Short exercise:
The entire listing is to be repeated verbatim.
== == ==
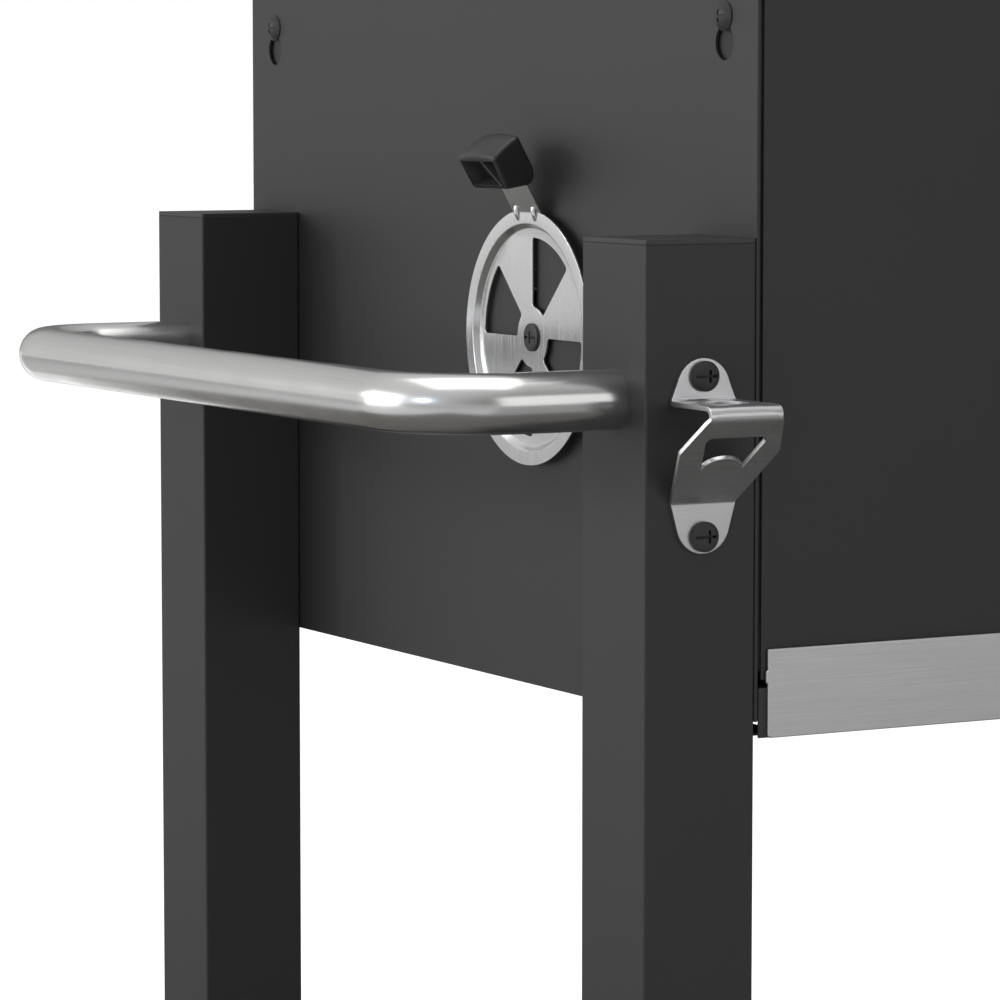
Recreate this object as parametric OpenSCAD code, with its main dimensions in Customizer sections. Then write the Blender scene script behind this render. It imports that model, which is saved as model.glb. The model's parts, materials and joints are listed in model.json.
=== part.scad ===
// Charcoal grill body on four square legs, with a push handle, a vent
// damper on each side, an ash drawer, a bottle opener and two wheels.
// Millimetres. +Z is up, the front faces -Y and the handle side faces -X.
// The origin lies on the ground, under the middle of the whole grill.

/* [Body] */
// Width over the two side panels
body_w = 600; // [520:5:760]
// Depth over the side panels, which is also the depth over the legs
body_d = 459; // [420:1:560]
// Height of the leg tops above the ground
leg_top_z = 690; // [600:5:800]
// How far the side panels reach below the leg tops
panel_drop = 197; // [190:1:230]
// How far the rim stands above the leg tops
rim_rise = 130; // [120:1:180]
// Height of the drawer slot under the front panel
slot_h = 23.1; // [22:0.1:30]
// How far the tub's floor lies above the lower edge of the side panels
tub_floor_rise = 45; // [36:1:60]

/* [Sheet metal] */
// Thickness of the side panels
side_sheet = 1.6; // [1:0.1:2]
// Thickness of the front and back panels
front_sheet = 1.5; // [1:0.1:2]
// Thickness of the firebox tub
tub_sheet = 1.5; // [1:0.1:2.5]
// Thickness of the drawer, pan, rails and shelf
light_sheet = 1.2; // [0.8:0.1:1.6]
// Gap between the tub and the side panels
side_gap = 0.5; // [0.2:0.1:1]
// Gap between the tub and the front and back panels
front_gap = 0.3; // [0.2:0.1:0.8]
// Groove between a side panel and the end of the front panel
groove_w = 1.5; // [1:0.1:2.5]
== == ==
Correct output:
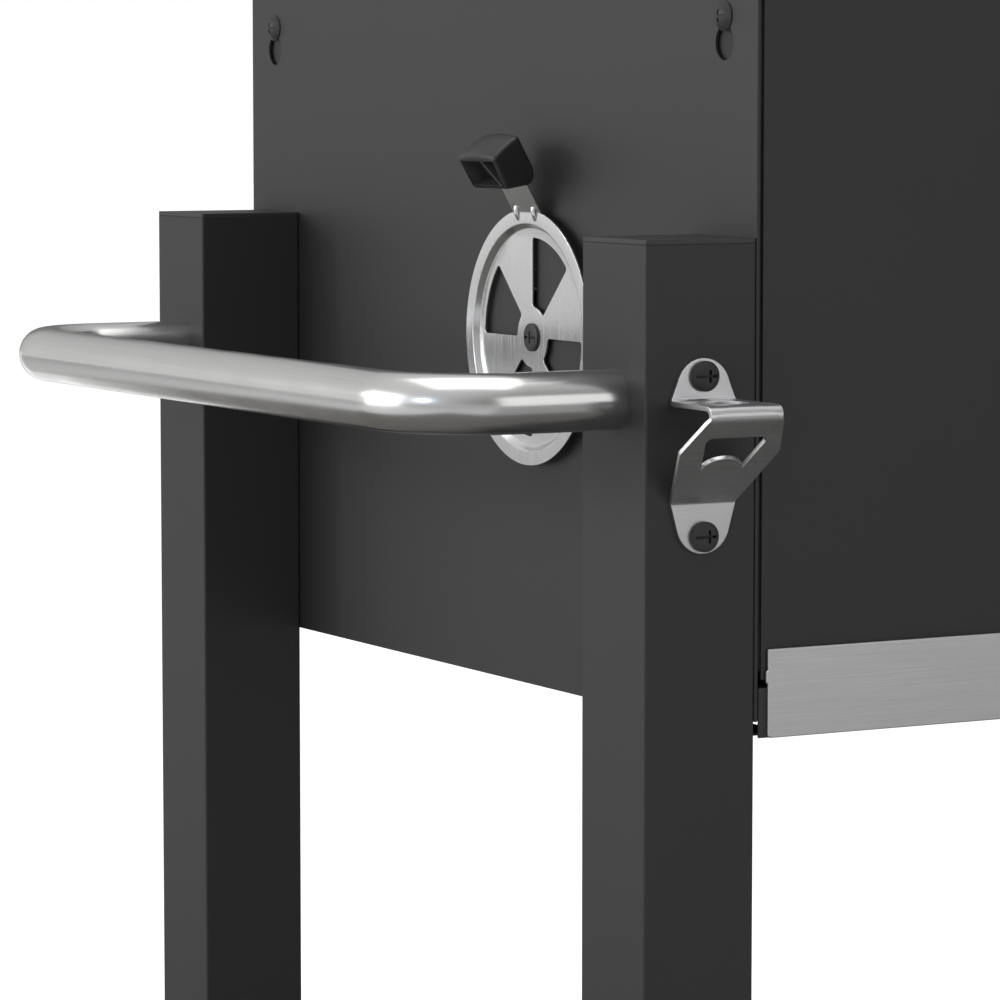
Recreate this object as parametric OpenSCAD code, with its main dimensions in Customizer sections. Then write the Blender scene script behind this render. It imports that model, which is saved as model.glb. The model's parts, materials and joints are listed in model.json.
=== part.scad ===
// Charcoal grill body on four square legs, with a push handle, a vent
// damper on each side, an ash drawer, a bottle opener and two wheels.
// Millimetres. +Z is up, the front faces -Y and the handle side faces -X.
// The origin lies on the ground, under the middle of the whole grill.

/* [Body] */
// Width over the two side panels
body_w = 600; // [520:5:760]
// Depth over the side panels, which is also the depth over the legs
body_d = 459; // [420:1:560]
// Height of the leg tops above the ground
leg_top_z = 690; // [600:5:800]
// How far the side panels reach below the leg tops
panel_drop = 197; // [190:1:230]
// How far the rim stands above the leg tops
rim_rise = 130; // [120:1:180]
// Height of the drawer slot under the front panel
slot_h = 23.1; // [22:0.1:30]
// How far the tub's floor lies above the lower edge of the side panels
tub_floor_rise = 45; // [36:1:60]

/* [Sheet metal] */
// Thickness of the side panels
side_sheet = 1.6; // [1:0.1:2]
// Thickness of the front and back panels
front_sheet = 1.5; // [1:0.1:2]
// Thickness of the firebox tub
tub_sheet = 1.5; // [1:0.1:2.5]
// Thickness of the drawer, pan, rails and shelf
light_sheet = 1.2; // [0.8:0.1:1.6]
// Gap between the tub and the side panels
side_gap = 0.5; // [0.2:0.1:1]
// Gap between the tub and the front and back panels
front_gap = 0.3; // [0.2:0.1:0.8]
// Groove between a side panel and the end of the front panel
groove_w = 1.5; // [1:0.1:2.5]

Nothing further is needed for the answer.